Nahla Abdel Moneim
The United Kingdom is working to develop its international strategy to combat cross-border terrorism amid legal, societal and regional challenges facing its security system, as well as the tremendous technological development in the field of communications and information, which has become a tool in the hands of extremists nearing the level of use achieved by governments.
The head of the British Secret Intelligence Service (MI6), Richard Moore, expressed his country’s fears that terrorists use the developments of the digital age and artificial intelligence skills for their extremist activities, pointing to the international ambitions of al-Qaeda and its threat to world peace.
Moore said in his speech at the International Institute for Strategic Studies (IISS) on Tuesday, November 30, that international terrorism is still a serious challenge facing the UK, adding that he considers the threats of international terrorism among the foremost and official files of the intelligence service.
Terror hits UK
The Liverpool attack reignited talk about the activities of terrorist groups in Britain and the effectiveness of government mechanisms in confronting them, as a taxi exploded on November 14 in front of a city hospital in the northwest of the country, although he could not reach it.
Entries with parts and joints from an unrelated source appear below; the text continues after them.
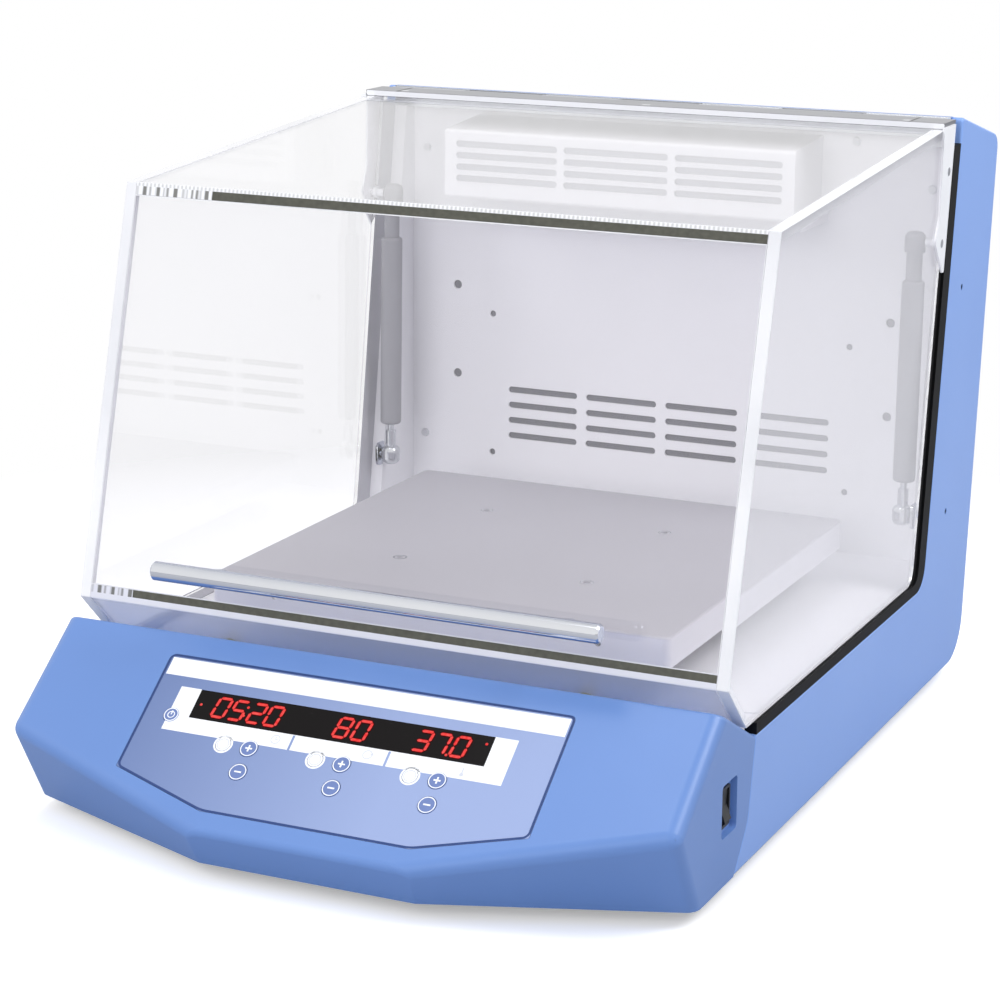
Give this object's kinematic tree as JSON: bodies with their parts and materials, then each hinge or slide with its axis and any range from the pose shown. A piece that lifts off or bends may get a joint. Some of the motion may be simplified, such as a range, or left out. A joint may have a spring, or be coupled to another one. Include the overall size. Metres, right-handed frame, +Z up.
{
  "type": "incubated benchtop shaker",
  "caption": "Incubated benchtop orbital shaker: clear lift-up hood on gas springs, orbiting platform, heated fan chamber, sloping front console with membrane keys and display.",
  "frame": {"origin": "centre of the overall box on the bench", "axes": "+X viewer's right from the front, +Y to the back, +Z up; the console faces -Y"},
  "size_m": [0.465, 0.678, 0.43],
  "materials": {
    "blue_paint": "satin powder coat",
    "blue_console": "satin powder coat",
    "steel": "bright zinc plated",
    "membrane_film": "matt printed film",
    "display_window": "smoked gloss window",
    "circuit_board": "solder mask",
    "black_plastic": "fine grain",
    "grey_rubber": "matt",
    "black_rubber": "matt",
    "zinc_sheet": "matt grey",
    "chamber_paint": "satin light grey powder coat",
    "heater_steel": "dark heated steel",
    "aluminium": "plain",
    "bar_steel": "satin anodised",
    "bracket_paint": "white",
    "clear_acrylic": "clear polished acrylic",
    "chrome": "polished",
    "spring_paint": "grey enamel",
    "cast_aluminium": "as cast",
    "tray_paint": "matt grey powder coat",
    "nozzle_brass": "turned",
    "key_film": "printed film"
  },
  "bodies": {
    "housing": {"side_panel_left": "blue_paint", "side_panel_right": "blue_paint", "housing_screws": "steel", "rear_cover": "blue_paint", "console": "blue_console", "membrane": "membrane_film", "display_window": "display_window", "display_board": "circuit_board", "rocker_housing": "black_plastic", "bumpers": "grey_rubber", "base_pan": "zinc_sheet", "feet": "black_rubber", "ledge_plate": "blue_paint", "chamber_floor": "chamber_paint", "chamber_wall_left": "chamber_paint", "chamber_wall_right": "chamber_paint", "back_wall": "chamber_paint", "heater_box": "chamber_paint", "heater_element": "heater_steel", "fan_motor": "black_plastic", "hood_seals": "black_rubber", "hinge_rail": "steel", "lower_studs": "steel", "bearing_housing": "cast_aluminium", "motor": "black_plastic", "mains_inlet": "black_plastic", "data_sockets": "steel", "coolant_nozzles": "nozzle_brass"},
    "hood": {"hinge_bar": "bar_steel", "hood_top": "clear_acrylic", "hood_front": "clear_acrylic", "hood_lower": "clear_acrylic", "hood_left": "clear_acrylic", "hood_right": "clear_acrylic", "hood_brackets": "bracket_paint", "hood_screws": "steel", "handle_rod": "chrome", "handle_posts": "chrome"},
    "spring_rod_left": {"spring_rod_left": "steel"},
    "spring_rod_right": {"spring_rod_right": "steel"},
    "spring_tube_left": {"spring_tube_left": "spring_paint"},
    "spring_tube_right": {"spring_tube_right": "spring_paint"},
    "drive": {"drive_shaft": "steel"},
    "platform": {"platform_tray": "tray_paint", "platform_carrier": "cast_aluminium", "platform_inserts": "steel"},
    "guide_crank_1": {"guide_crank_1": "steel"},
    "guide_crank_2": {"guide_crank_2": "steel"},
    "fan": {"fan_rotor": "aluminium"},
    "rocker": {"rocker": "black_plastic"},
    "key_power": {"key_power": "key_film"},
    "key_time_select": {"key_time_select": "key_film"},
    "key_time_plus": {"key_time_plus": "key_film"},
    "key_time_minus": {"key_time_minus": "key_film"},
    "key_speed_select": {"key_speed_select": "key_film"},
    "key_speed_plus": {"key_speed_plus": "key_film"},
    "key_speed_minus": {"key_speed_minus": "key_film"},
    "key_heat_select": {"key_heat_select": "key_film"},
    "key_heat_plus": {"key_heat_plus": "key_film"},
    "key_heat_minus": {"key_heat_minus": "key_film"}
  },
  "joints": [
    {"name": "hood_hinge", "type": "hinge", "parent": "housing", "child": "hood", "pos_m": [0, 0.231, 0.4256], "axis": [-1, 0, 0], "range_deg": [0, 60]},
    {"name": "spring_tilt_left", "type": "hinge", "parent": "housing", "child": "spring_rod_left", "pos_m": [-0.2067, 0.19371, 0.143], "axis": [1, 0, 0], "range_deg": [0, 11.65]},
    {"name": "spring_stroke_left", "type": "slide", "parent": "spring_rod_left", "child": "spring_tube_left", "axis": [0, 0.0218, 0.9998], "range_m": [0, 0.07363]},
    {"name": "spring_tilt_right", "type": "hinge", "parent": "housing", "child": "spring_rod_right", "pos_m": [0.2067, 0.19371, 0.143], "axis": [1, 0, 0], "range_deg": [0, 11.65]},
    {"name": "spring_stroke_right", "type": "slide", "parent": "spring_rod_right", "child": "spring_tube_right", "axis": [0, 0.0218, 0.9998], "range_m": [0, 0.07363]},
    {"name": "drive_spin", "type": "hinge", "parent": "housing", "child": "drive", "pos_m": [0, 0.0035, 0.1], "axis": [0, 0, 1], "continuous": true},
    {"name": "platform_orbit", "type": "hinge", "parent": "drive", "child": "platform", "pos_m": [0, 0.0135, 0.11], "axis": [0, 0, 1], "continuous": true},
    {"name": "guide_spin_1", "type": "hinge", "parent": "housing", "child": "guide_crank_1", "pos_m": [-0.0792, 0.0827, 0.09], "axis": [0, 0, 1], "continuous": true},
    {"name": "guide_spin_2", "type": "hinge", "parent": "housing", "child": "guide_crank_2", "pos_m": [0.0792, -0.0757, 0.09], "axis": [0, 0, 1], "continuous": true},
    {"name": "fan_spin", "type": "hinge", "parent": "housing", "child": "fan", "pos_m": [-0.062, 0.24, 0.372], "axis": [0, -1, 0], "continuous": true},
    {"name": "power_rocker", "type": "hinge", "parent": "housing", "child": "rocker", "pos_m": [0.224, -0.214, 0.0588], "axis": [0, 1, 0], "range_deg": [0, 16]},
    {"name": "press_power", "type": "slide", "parent": "housing", "child": "key_power", "axis": [0, 0.6143, -0.7891], "range_m": [0, 0.0005], "stiffness_N_per_m": 400},
    {"name": "press_time_select", "type": "slide", "parent": "housing", "child": "key_time_select", "axis": [0, 0.6143, -0.7891], "range_m": [0, 0.0005], "stiffness_N_per_m": 400},
    {"name": "press_time_plus", "type": "slide", "parent": "housing", "child": "key_time_plus", "axis": [0, 0.6143, -0.7891], "range_m": [0, 0.0005], "stiffness_N_per_m": 400},
    {"name": "press_time_minus", "type": "slide", "parent": "housing", "child": "key_time_minus", "axis": [0, 0.6143, -0.7891], "range_m": [0, 0.0005], "stiffness_N_per_m": 400},
    {"name": "press_speed_select", "type": "slide", "parent": "housing", "child": "key_speed_select", "axis": [0, 0.6143, -0.7891], "range_m": [0, 0.0005], "stiffness_N_per_m": 400},
    {"name": "press_speed_plus", "type": "slide", "parent": "housing", "child": "key_speed_plus", "axis": [0, 0.6143, -0.7891], "range_m": [0, 0.0005], "stiffness_N_per_m": 400},
    {"name": "press_speed_minus", "type": "slide", "parent": "housing", "child": "key_speed_minus", "axis": [0, 0.6143, -0.7891], "range_m": [0, 0.0005], "stiffness_N_per_m": 400},
    {"name": "press_heat_select", "type": "slide", "parent": "housing", "child": "key_heat_select", "axis": [0, 0.6143, -0.7891], "range_m": [0, 0.0005], "stiffness_N_per_m": 400},
    {"name": "press_heat_plus", "type": "slide", "parent": "housing", "child": "key_heat_plus", "axis": [0, 0.6143, -0.7891], "range_m": [0, 0.0005], "stiffness_N_per_m": 400},
    {"name": "press_heat_minus", "type": "slide", "parent": "housing", "child": "key_heat_minus", "axis": [0, 0.6143, -0.7891], "range_m": [0, 0.0005], "stiffness_N_per_m": 400}
  ],
  "couplings": [
    {"joint": "spring_tilt_left", "follows": "hood_hinge", "ratio": 0.1939},
    {"joint": "spring_stroke_left", "follows": "hood_hinge", "m_per_rad": 0.070289},
    {"joint": "spring_tilt_right", "follows": "hood_hinge", "ratio": 0.1939},
    {"joint": "spring_stroke_right", "follows": "hood_hinge", "m_per_rad": 0.070289},
    {"joint": "platform_orbit", "follows": "drive_spin", "ratio": -1},
    {"joint": "guide_spin_1", "follows": "drive_spin", "ratio": 1},
    {"joint": "guide_spin_2", "follows": "drive_spin", "ratio": 1}
  ]
}
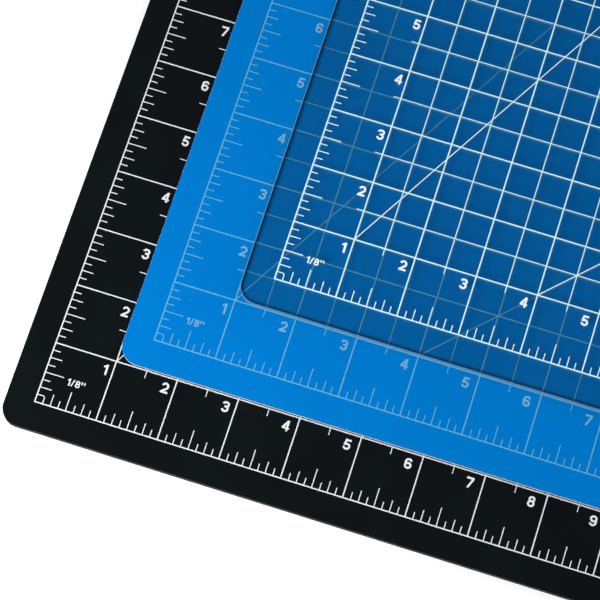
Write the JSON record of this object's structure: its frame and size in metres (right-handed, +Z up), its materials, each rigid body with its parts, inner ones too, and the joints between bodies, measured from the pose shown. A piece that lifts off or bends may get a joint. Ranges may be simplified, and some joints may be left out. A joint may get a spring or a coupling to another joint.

The attack was classified as a terrorist attack.
The perpetrator of the Liverpool operation had previously threatened passers-by with his weapon, although the authorities did not deport him from the country, which drew criticism of the government.
Given Moore’s speech about the development of international terrorism methods, careful monitoring of extremists’ behavior remains an important step in countering violent activities.
Challenges on methods to counter terrorism
The British government faces various challenges in confronting terrorism. From a legal point of view, the country’s constitutional articles and the resulting legal articles are still unable to confront the emerging developments in this file, forcing the government to circumvent these laws on more than one situation.
In mid-November, the government announced its intention to amend the laws relating to revocation of citizenship in order to be able to revoke the citizenship of extremists without prior notification.
This problem became evident when the Supreme Court annulled the government’s decisions to revoke the citizenship of dozens of terrorists, which put the government in front of the problem of amending laws, a problem that is renewed with most of the files that the country deals with in the framework of international terrorism. It can track them, but the laws challenge this trend.
In another situation, former Home Secretary Sajid Javid went on to agree with the US government to hand over the members of the Beatles ISIS cell to the United States to be executed there, because the UK’s laws forbid execution and therefore the authorities would have had to integrate them into society, which they see as a threat to its national security.
While the Brexit agreement that required the country’s exit from the European Union imposed information and intelligence challenges for the government, this means depriving the data shared by the bloc’s countries about terrorists, along with their fingerprints and DNA.
Britain tried to complete a deal with the European Union to keep it informed of this data after the exit, but Germany refused this and led a current opposed to this request within the European bloc.